Saturday, November 25, 2017

The Faster Moscow and Petersburg Grow, the More Rapidly the Rest of Russia Hollows Out



Paul Goble

            Staunton, November 23 – The two most important demographic trends in Russia today is the flight of population from the east to the west, and the movement of people from the provinces to the major cities – and above all, the urban agglomerations of Moscow and St. Petersburg, according to Nikita Mkrtchyan.

            Both Soviet and post-Soviet governments have tried to limit the growth of the cities, the Higher School of Economics demographer says, but without any success; and the collapse of subsidies to get Russians to move east and north has meant that they are flowing west and south (takiedela.ru/2017/11/takaya-migraciya/).
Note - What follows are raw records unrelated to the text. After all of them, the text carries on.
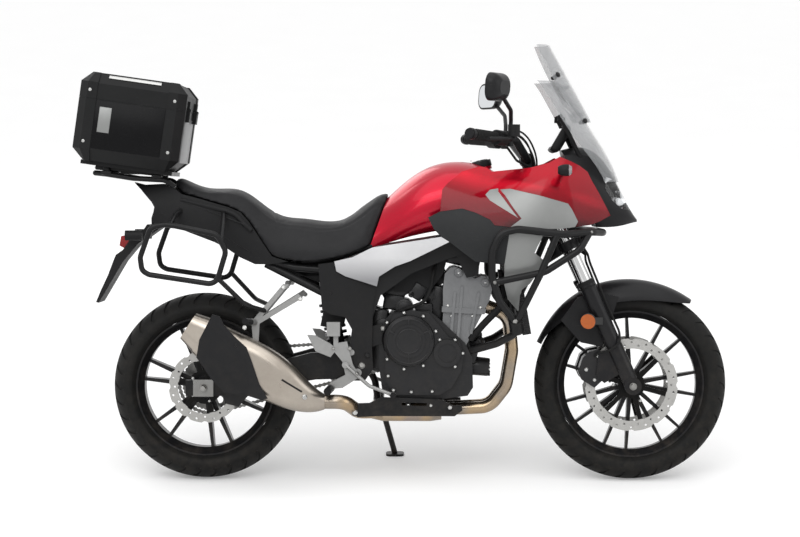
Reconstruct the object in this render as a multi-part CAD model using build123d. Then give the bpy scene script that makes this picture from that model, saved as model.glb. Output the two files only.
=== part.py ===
from build123d import *
from math import atan2, cos, degrees, hypot, radians, sin, tan
import os

# Adventure motorcycle on its side stand, in millimetres.
# Everything is drawn with the machine upright: x forward from the rear axle,
# y to the rider's left, z up from the ground.  place() then leans it.

os.makedirs("parts", exist_ok=True)

# ---------------------------------------------------------------- main sizes
WHEELBASE = 1445.0
FRONT_TYRE_RADIUS = 326.0
FRONT_TYRE_WIDTH = 110.0
REAR_TYRE_RADIUS = 316.0
REAR_TYRE_WIDTH = 156.0
FRONT_CROWN = 62.0          # crown radius across the tread
REAR_CROWN = 88.0
LEAN = 8.5                  # degrees to the left, on the side stand
RAKE = 24.5                 # steering axis from the vertical
FORK_OFFSET = 33.0          # fork legs ahead of the steering axis
STEER_REACH = 142.0         # what the fork sweeps ahead of the steering axis
STEER_LINE = STEER_REACH / cos(radians(RAKE))
RUNNING_CLEARANCE = 0.25    # shaft in bore
SEAM = 0.3                  # between two seated pieces

# ---------------------------------------------------------------- wheels
FRONT_RIM_RADIUS = 250.0
FRONT_RIM_WIDTH = 74.0
REAR_RIM_RADIUS = 236.0
REAR_RIM_WIDTH = 118.0
RIM_DEPTH = 26.0
BEAD_SEAT = 9.0             # rim flange above the bead seat
HUB_RADIUS_FRONT = 44.0
HUB_RADIUS_REAR = 58.0
AXLE_RADIUS_FRONT = 12.5
AXLE_BORE_FRONT = 7.0
AXLE_RADIUS_REAR = 12.0
AXLE_BORE_REAR = 7.0
FRONT_SPOKES = 14
REAR_SPOKES = 12
HUB_LENGTH_FRONT = 140.0
HUB_LENGTH_REAR = 168.0
CUSH_Y = 50.0               # outer face of the hub on the sprocket side

# ---------------------------------------------------------------- brakes and drive
FRONT_DISC_RADIUS = 157.0
FRONT_DISC_BAND = 34.0
FRONT_DISC_Y = 66.0
REAR_DISC_RADIUS = 122.0
REAR_DISC_BAND = 30.0
REAR_DISC_Y = 74.0
DISC_THICKNESS = 5.0
SPROCKET_RADIUS = 96.0
SPROCKET_Y = 93.0
FRONT_SPROCKET_RADIUS = 40.0
CHAIN_WIDTH = 12.0
CHAIN_HEIGHT = 15.0

# ---------------------------------------------------------------- fork
LEG_Y = 105.0
STANCHION_RADIUS = 20.5
SLIDER_RADIUS = 27.0
SLIDER_TOP = 668.0
LOWER_YOKE_Z = 800.0
UPPER_YOKE_Z = 990.0
YOKE_THICKNESS = 32.0
STEM_RADIUS = 15.0
HEAD_TUBE_RADIUS = 30.0
HEAD_TUBE_LOW = 830.0
HEAD_TUBE_HIGH = 950.0
BAR_RADIUS = 14.0
GRIP_RADIUS = 17.5

# ---------------------------------------------------------------- tubes
SUBFRAME_TUBE = 13.0
RACK_TUBE = 9.0
CRASH_TUBE = 12.5
BRIDGE_HALF = 90.0          # cross tube between the two crash bars
HEADER_TUBE = 21.0
SKIN_WALL = 4.0

# ---------------------------------------------------------------- luggage
CASE_WIDTH = 400.0
CASE_WALL = 4.0
CASE_PITCH = 8.0
LID_GAP = 0.5

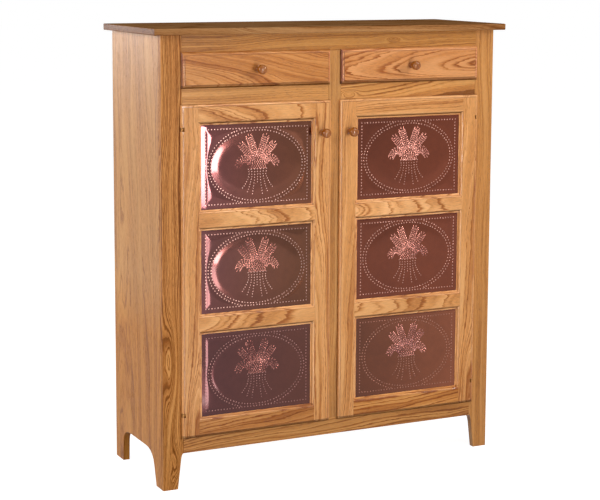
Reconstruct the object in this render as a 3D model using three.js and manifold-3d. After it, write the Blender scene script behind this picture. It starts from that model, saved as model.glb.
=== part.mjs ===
// Pie safe: a solid wood cupboard with two lipped doors under two lipped drawers. Each door is a
// frame of two stiles and four rails that holds three punched copper panels in grooves.
// Millimetres, +Z up, +X to the right as seen from the front, +Y to the back.
// The origin is on the floor, in the middle of the overall width and depth.
import * as THREE from "three";
import { mergeVertices } from "three/addons/utils/BufferGeometryUtils.js";
import Module from "manifold-3d";

const wasm = await Module();
wasm.setup();

// Case
const caseWidth = 1041;
const caseHeight = 1252; // floor to the underside of the top board
const caseDepth = 379; // front of the face frame to the back edges of the sides
const stock = 19; // planed thickness of the solid boards

// Clearances and cuts
const glueLine = 0.1; // between faces that are glued or lie on each other
const fitGap = 0.3; // round tenons, tongues and tails in their sockets
const overrun = 4; // how far a cut runs past the face it opens

// Top board
const topThick = 18;
const topSideOverhang = 26;
const topFrontOverhang = 24;
const topEase = 2.5; // radius of the eased edges

// Face frame
const frameThick = 19;
const outerStileWidth = 60.5;
const centreStileWidth = 40;
const topRailHeight = 50;
const drawerOpenHeight = 91;
const middleRailHeight = 53;
const bottomRailHeight = 48.5;
const bottomRailLift = 100.5; // floor to the rail's lower edge
const tenonThick = 6;
const tenonLength = 12;
const tenonShoulder = 9; // how far a tenon stays inside its rail's edges
const tenonEndGap = 1;

// Front feet, cut on the outer stiles
const footWidth = 43;
const footTaper = 10; // widening from the floor to the flare
const footTaperHeight = 84;

// Side panels and their arched feet
const archHeight = 96;
const frontFootDepth = 54; // along the floor, from the front of the face frame
const frontFootSplay = 16;
const frontFootStraight = 55;
const frontArchRun = 64;
const backFootDepth = 59;
const backFootSplay = 3;
const backFootStraight = 60;
const backArchRun = 58;
const dadoDepth = 6;

// Boards inside the case
const backThick = 6;
const backRabbet = 9.5;
const shelfThick = 19;
const shelfSetback = 32; // from the back of the face frame to a shelf's front edge
const lowerShelfTop = 470;
const upperShelfTop = 758;

// Lipped doors
const doorThick = 19;
const doorProud = 10; // how far the door's face stands ahead of the face frame
const doorLipGap = 1.6; // between the back of the lip and the face frame
const doorLipOverlap = 6.5;
const doorShoulderGap = 3.5; // between the rabbeted edge and the opening
const doorEdgeRadius = 6;
const doorEdgeStep = 1.2;
const doorEdgeFillet = 1.6; // flat fillet between the step and the round
const doorStileWidth = 60;
const doorRailHeight = 56.5;
const doorTenonLength = 24;
const doorTenonShoulder = 14;
const panelRows = 3;

// Moulded edge round each panel opening, from the door's face inwards
const stickStep = 1.2;
const stickRadius = 6;
const stickLedge = 4;
const panelDepth = 8; // from the door's face to the panel's face
const panelThick = 1;
const grooveDepth = 9;
const panelEndGap = 1;

// Punched work, carried as low raised beads
const beadHeight = 0.8;
const beadWidth = 3;
const borderInset = 13;
const ovalRadiusX = 149;
const ovalRadiusZ = 103;
const earLength = 40;
const earWidth = 15;
const sheafTieHeight = 4; // the tie's place over the middle of the panel
const tieWidth = 26;
const tieBand = 7;
const stemWidth = 2.4;
const stemDrop = 82;
const stemSpread = 50;
const stemPairs = 3;
const earReach = [34, 35, 30]; // tie to the root of each ear
const earTurn = [13, 42, 78]; // degrees from upright

// Knobs
const knobReach = 38;
const knobBaseRadius = 9;
const knobBaseThick = 3.5;
const knobNeckRadius = 5.5;
const knobNeckTop = 17;
const knobHeadRadius = 13.2;
const knobHeadHeight = 28; // base to the head's widest ring
const doorKnobDrop = 90; // below the door's top edge

// Hinges with a short three-part knuckle let into the door's lip
const pivotInset = 3; // from the lip's edge to the pin
const pivotDepth = 4.4; // from the door's face to the pin
const knuckleRadius = 2.8;
const knuckleHeight = 3.2;
const knuckleCount = 3;
const knuckleGap = 0.2;
const pinRadius = 1.3;
const pinGap = 0.15;
const leafThick = 1.2;
const leafHeight = 44;
const frameLeafDepth = 14;
const doorLeafRun = 26;
const hingeInset = 66; // from the door's top or bottom edge to the middle of the knuckle
const notchGap = 0.6; // over and under the knuckle

// Magnetic catches behind the tops of the doors
const catchWidth = 46;
const catchPlate = 4;
const catchRise = 20; // how far the plate reaches up the rail's back
const catchCaseHeight = 14;
const catchSide = 70; // from the middle of the case to the catch's middle

// Lipped drawers
const drawerProud = 10;
const drawerFrontThick = 19;
const drawerLipGap = 0.3;
const drawerLipOverlap = 3.5;
const drawerSideGap = 2; // between a drawer box and its opening
const drawerTopGap = 5;
const drawerRunGap = 0.3; // over the deck
const drawerEdgeRadius = 8;
const drawerEdgeStep = 1;
const drawerEdgeFillet = 1.5; // flat fillet between the step and the round
const drawerBoxStock = 12;
const drawerBoxDepth = 330; // front of the face frame to the back of the box
const drawerBottomThick = 5;
const drawerBottomLift = 10;
const drawerGroove = 6;
const tailCount = 3;
const tailLength = 8.5;
const tailShare = 0.56; // of the pitch, at the tail's wide end
const tailSlope = 0.14; // narrowing of each flank per length
const guideGap = 1; // beside a drawer box
const guideHeight = 19;

// Fineness of the round forms
const arcSteps = 5;
const workSteps = 3; // in the bowed lines of the punched work
const knobSides = 16;
const ovalSteps = 24;
const knuckleSides = 16;

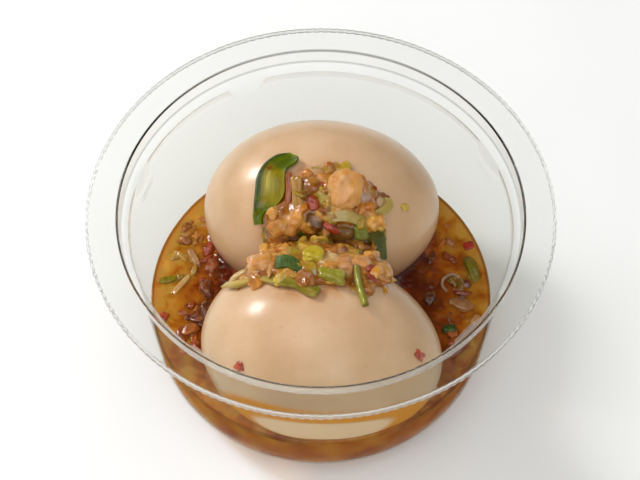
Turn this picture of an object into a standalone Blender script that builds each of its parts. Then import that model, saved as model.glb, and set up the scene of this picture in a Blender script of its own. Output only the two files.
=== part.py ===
# Two marinated soft-boiled eggs in a clear deli cup, with marinade and a chopped topping.
# Metres, +Z up. The origin is the middle of the cup's base and -Y is the front.
# The rear egg lies along X and the front one is turned a little, its right end forward.

import math
import random

import bmesh
import bpy
from mathutils import Matrix, Vector, noise

MM = 0.001
GAP = 0.3 * MM  # clearance between pieces that touch in the real cup

# The cup is a thin shell turned about Z. Radii are those of its inner and upper face.
RIM_RADIUS = 50.5 * MM
CUP_HEIGHT = 52.5 * MM
WALL = 0.5 * MM
LIP_DROP = 1.3 * MM
LIP_ROUND = 0.4 * MM
FLANGE_RADIUS = 43.5 * MM  # the flat flange turns down into the cup here
PLUG_DEPTH = 3.4 * MM  # the straight band that a lid would plug into
PLUG_DRAFT = 0.2 * MM
LEDGE_RADIUS = 41.4 * MM
LEDGE_HEIGHT = 47.4 * MM
DRAFT = math.radians(4.4)
CORNER_RADIUS = 9.3 * MM
CORNER_STEPS = 4
RECESS_RADIUS = 23.5 * MM
RECESS_RISE = 0.7 * MM
CUP_SIDES = 72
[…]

                The combined consequence of these two trends, he continues, is that Moscow and Petersburg continue to expand and thereby contribute to the hollowing out of the rest of Russia and especially the Middle Volga and Siberia, a development that is so fraught with consequences for the country that one is compelled to ask “whenever will this end?”

            Mrkrtchyan points out that this development has many consequences for both the cities and the countryside. One of the most striking if least commented upon is that “at a minimum 90 percent of current urban residents have either parents or grandparents who are from the villages and countryside” and thus are more incompletely urbanized than many might expect.

            In the Soviet period, “the population of rural areas and small cities grew – and that compensated for the outflow of population to the cities.”  But after 1991, the population stopped growing and so there was nothing to compensate for losses caused by outmigration and both rural areas and smaller cities began to decline in size.

            In-migration from CIS countries between 1990 and 2016 numbered more than nine million, which compensated for about 70 percent of the Russian population decline; but almost all of this flowed to the cities and especially the two capitals, thus exacerbating the situation in smaller cities and rural areas. 
               
                In fact, Mrkrtchyan says, outside the capitals, “foreign migration compensated not so much for depopulation as for the outflow of their population” to Moscow and St. Petersburg.  And that was only in the regions of the European portion of the country and areas adjoining Kazakhstan. In the eastern part of the country, migrants from post-Soviet countries were unwilling to resettle.”

            During Soviet times, he continues, “people went ‘North’ for ‘the long ruble’ [high, subsidized pay] but now the ruble has become longer in the west and the vector of migration has changed direction. Especially rapidly have declined the number of residents of the Far East,” with 90 percent of its 1.8 million decline from 1990 to 2016 heading west.

                At the same time, “depopulation did not play such a role there as in Western parts of the country [such as predominantly ethnic Russian regions west of the Urals]: the population here is as before younger, and in a number of regions (Tyva, Sakha and Buryatia) [all non-Russian] a relatively high birthrate remained.” 

            Rosstat has made three estimates about the future of Russia’s population, high, mid-range and low; but “only in the optimistic” high one will the population outside of the capitals grow over the next 30 years – and that would require radical changes in behavior that few experts expect.

            The most likely pattern will see “the largest losses” in the Volga and Central Russian regions: “they will suffer both from depopulation and from outmigration.” The situation in the Far East while dire will not be as bad as in these two areas because the remaining population is relatively younger although it too will likely continue to fall, Mrkrtchyan says.

            The most pessimistic projections show Moscow’s population rising to 14 percent of the country’s total by 2030, a high figure but not as high as in many places where the capital city accounts for up t 30 percent of the population.  But what is worrisome is that few other Russian cities are population magnets.

            Policies adopted up to now have done little to change that, the demographer says. “What is required is a radical restructuring of socio-economic and budgetary policy and enormous investments in infrastructure,” none of which appear likely anytime soon.